In 2006, UFPI unveiled a four-year growth plan, but since then, industry and general economic conditions have deteriorated significantly and lumber prices have dropped by about 49 percent, according to company estimates. Because of that, UFPI has a revised four-year growth plan it calls “Route 2012,” covering 2009 through 2012. Those goals include an increase of sales to $3 billion, productivity improvement of 15 percent, and reducing the amount of receivables paid past the due date in the industrial, site-built and manufactured housing markets.

“As our competitors are kind of hunkering down and trying to hang on, we’re focused on growth,” said Glenn. “Right now, we are looking at growing our company and going to $3 billion in sales.”

Chercover said he considers UFPI “kind of a best of breed.

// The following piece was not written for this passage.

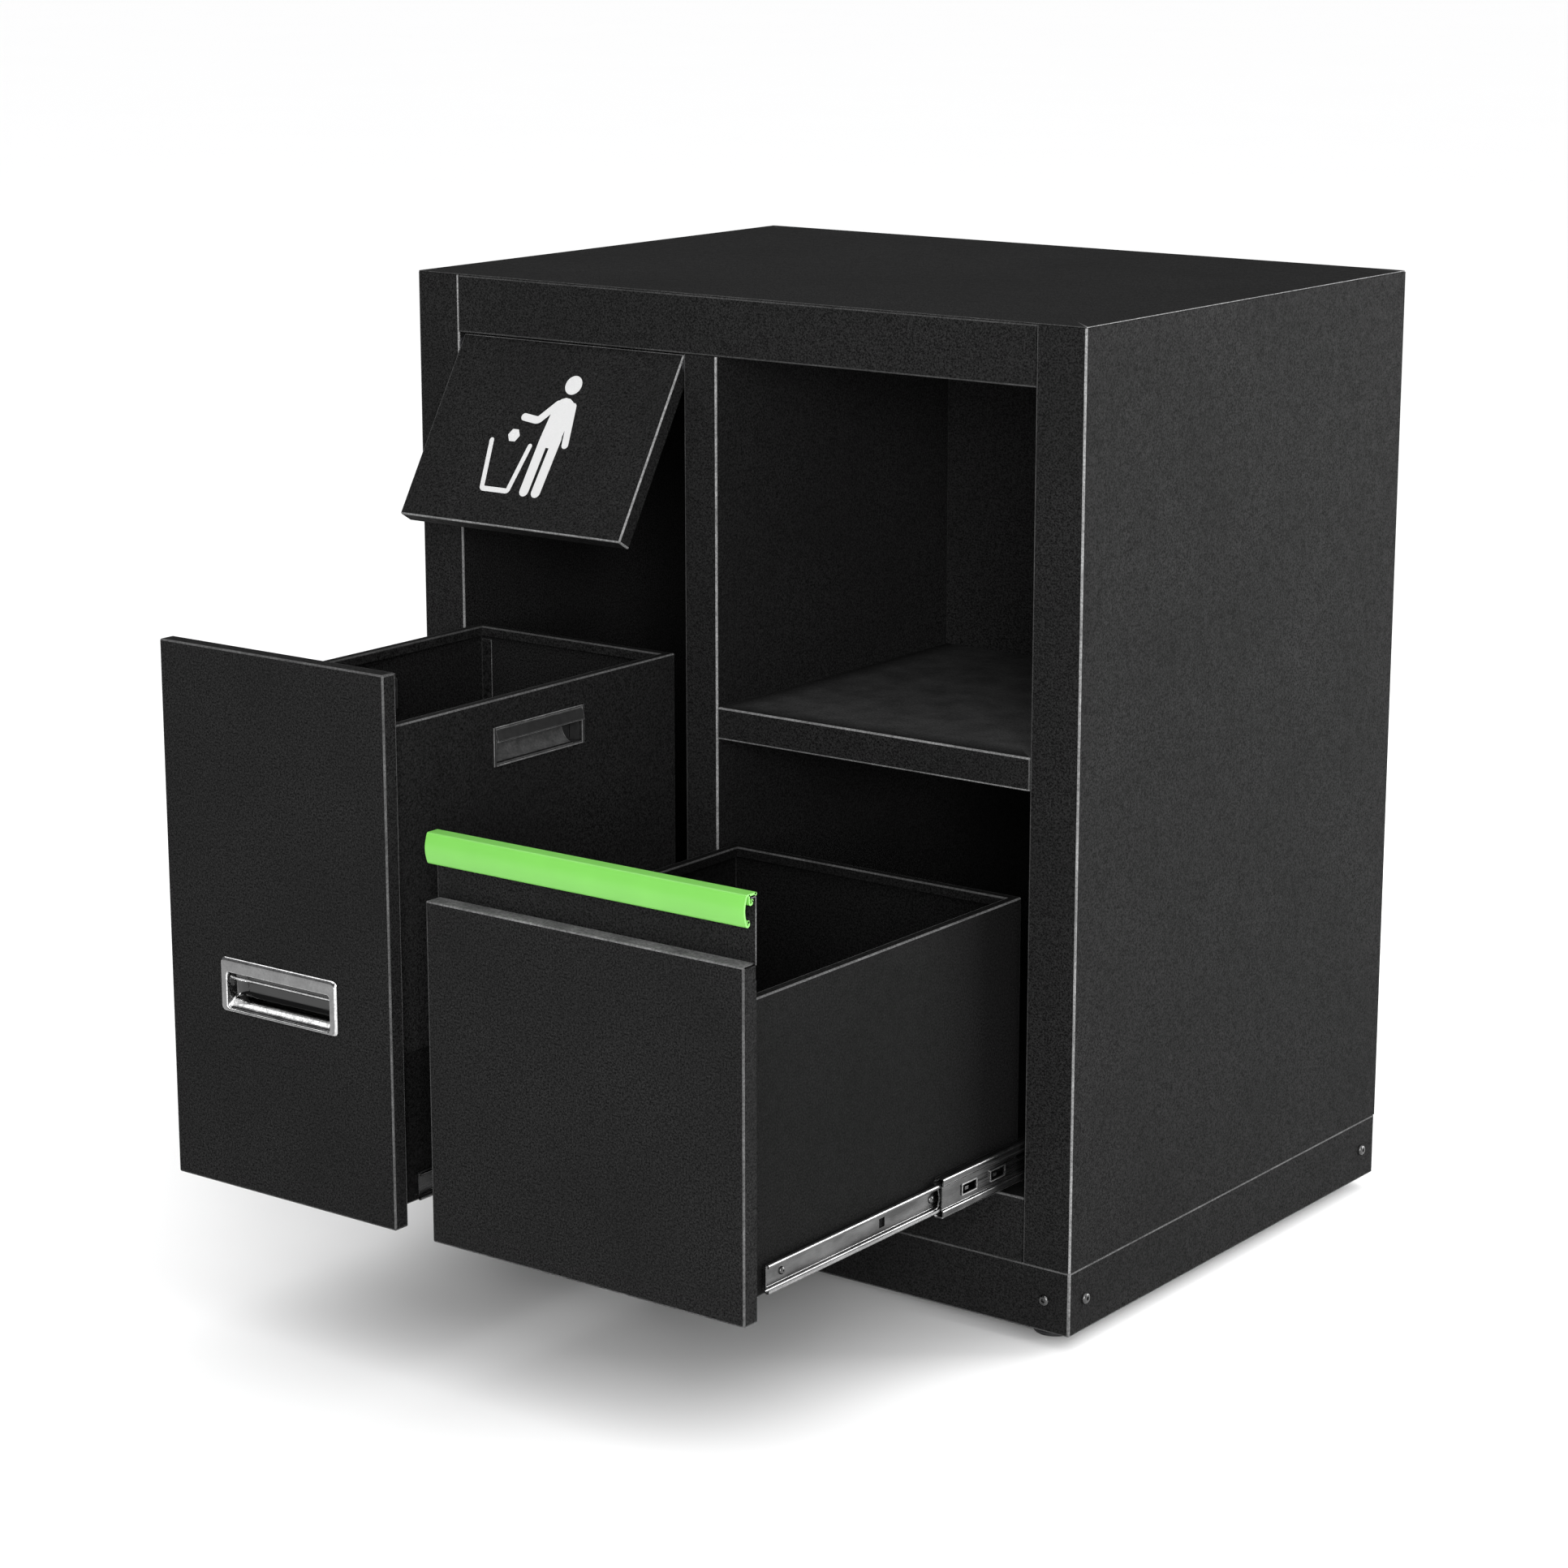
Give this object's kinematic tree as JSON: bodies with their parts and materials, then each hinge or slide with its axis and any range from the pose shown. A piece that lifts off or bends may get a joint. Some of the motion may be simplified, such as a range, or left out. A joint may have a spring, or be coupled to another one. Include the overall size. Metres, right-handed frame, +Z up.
{
  "type": "waste sorting cabinet",
  "caption": "Free-standing sheet-steel waste cabinet with a top-hung flap, an open compartment, pull-out drawers on ball-bearing slides, a lift-out bin and a green profile handle.",
  "frame": {"origin": "on the floor, at the centre of the outline with both drawers pulled out and the flap open", "axes": "+X to the right seen from the front, -Y the side the drawers open to, +Z up"},
  "size_m": [0.7566, 0.9704, 0.915],
  "materials": {
    "black_powder_coat": "fine texture, matt",
    "green_profile": "satin",
    "chrome": "polished",
    "zinc_plate": "bright zinc",
    "rubber": "matt",
    "black_nylon": "moulded"
  },
  "bodies": {
    "cabinet": {"left_side_panel": "black_powder_coat", "right_side_panel": "black_powder_coat", "top_panel": "black_powder_coat", "back_panel": "black_powder_coat", "floor_panel": "black_powder_coat", "plinth": "black_powder_coat", "divider_panel": "black_powder_coat", "shelf": "black_powder_coat", "compartment_back": "black_powder_coat", "plinth_screw_front_left": "zinc_plate", "plinth_screw_front_right": "zinc_plate", "plinth_screw_back_left": "zinc_plate", "plinth_screw_back_right": "zinc_plate", "plinth_screw_left_front": "zinc_plate", "plinth_screw_left_back": "zinc_plate", "plinth_screw_right_front": "zinc_plate", "plinth_screw_right_back": "zinc_plate", "foot_gusset_front_left": "black_powder_coat", "foot_pad_front_left": "black_nylon", "foot_stud_front_left": "zinc_plate", "foot_gusset_front_right": "black_powder_coat", "foot_pad_front_right": "black_nylon", "foot_stud_front_right": "zinc_plate", "foot_gusset_back_left": "black_powder_coat", "foot_pad_back_left": "black_nylon", "foot_stud_back_left": "zinc_plate", "foot_gusset_back_right": "black_powder_coat", "foot_pad_back_right": "black_nylon", "foot_stud_back_right": "zinc_plate", "waste_slide_outer_left": "zinc_plate", "waste_slide_outer_right": "zinc_plate", "paper_slide_outer_left": "zinc_plate", "paper_slide_outer_right": "zinc_plate", "flap_bush_left": "black_nylon", "flap_buffer_left": "rubber", "flap_bush_right": "black_nylon", "flap_buffer_right": "rubber"},
    "flap": {"flap_panel": "black_powder_coat", "flap_pin_left": "zinc_plate", "flap_pin_right": "zinc_plate"},
    "waste_drawer": {"waste_drawer_front": "black_powder_coat", "recessed_pull": "chrome", "waste_drawer_tray": "black_powder_coat", "front_buffer_left": "rubber", "front_buffer_right": "rubber", "waste_slide_inner_left": "zinc_plate", "waste_slide_inner_right": "zinc_plate"},
    "waste_bin": {"waste_bin": "black_powder_coat", "bin_grip_left": "black_powder_coat", "bin_grip_right": "black_powder_coat"},
    "waste_middle_rails": {"waste_slide_middle_left": "zinc_plate", "waste_slide_middle_right": "zinc_plate"},
    "paper_drawer": {"paper_drawer_front": "black_powder_coat", "green_handle": "green_profile", "paper_drawer_box": "black_powder_coat", "paper_slide_inner_left": "zinc_plate", "paper_slide_inner_right": "zinc_plate"},
    "paper_middle_rails": {"paper_slide_middle_left": "zinc_plate", "paper_slide_middle_right": "zinc_plate"}
  },
  "joints": [
    {"name": "flap_hinge", "type": "hinge", "parent": "cabinet", "child": "flap", "pos_m": [-0.19, -0.07055, 0.8485], "axis": [-1, 0, 0], "range_deg": [-31, 45]},
    {"name": "waste_drawer_slide", "type": "slide", "parent": "cabinet", "child": "waste_drawer", "axis": [0, -1, 0], "range_m": [-0.405, 0]},
    {"name": "waste_middle_slide", "type": "slide", "parent": "cabinet", "child": "waste_middle_rails", "axis": [0, -1, 0], "range_m": [-0.2025, 0]},
    {"name": "waste_bin_lift", "type": "slide", "parent": "waste_drawer", "child": "waste_bin", "axis": [0, 0, 1], "range_m": [0, 0.085]},
    {"name": "paper_drawer_slide", "type": "slide", "parent": "cabinet", "child": "paper_drawer", "axis": [0, -1, 0], "range_m": [-0.405, 0]},
    {"name": "paper_middle_slide", "type": "slide", "parent": "cabinet", "child": "paper_middle_rails", "axis": [0, -1, 0], "range_m": [-0.2025, 0]}
  ],
  "couplings": [
    {"joint": "waste_middle_slide", "follows": "waste_drawer_slide", "ratio": 0.5},
    {"joint": "paper_middle_slide", "follows": "paper_drawer_slide", "ratio": 0.5}
  ]
}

For what they do, I don’t know anyone who really comes close to them, when it comes to efficiently taking commodity lumber and adding value to it.”

“They’re not happy with their financial performance,” said Chercover. “They’ve had to make tough decisions with respect to staffing and eliminating facilities, not just jobs.”

UFPI is “not having a lot of fun right now,” added Chercover. “But I think they’ll have fun again when things come back — and it will come back. We’re not going to outsource our home-building industry to China or Korea or anywhere else.”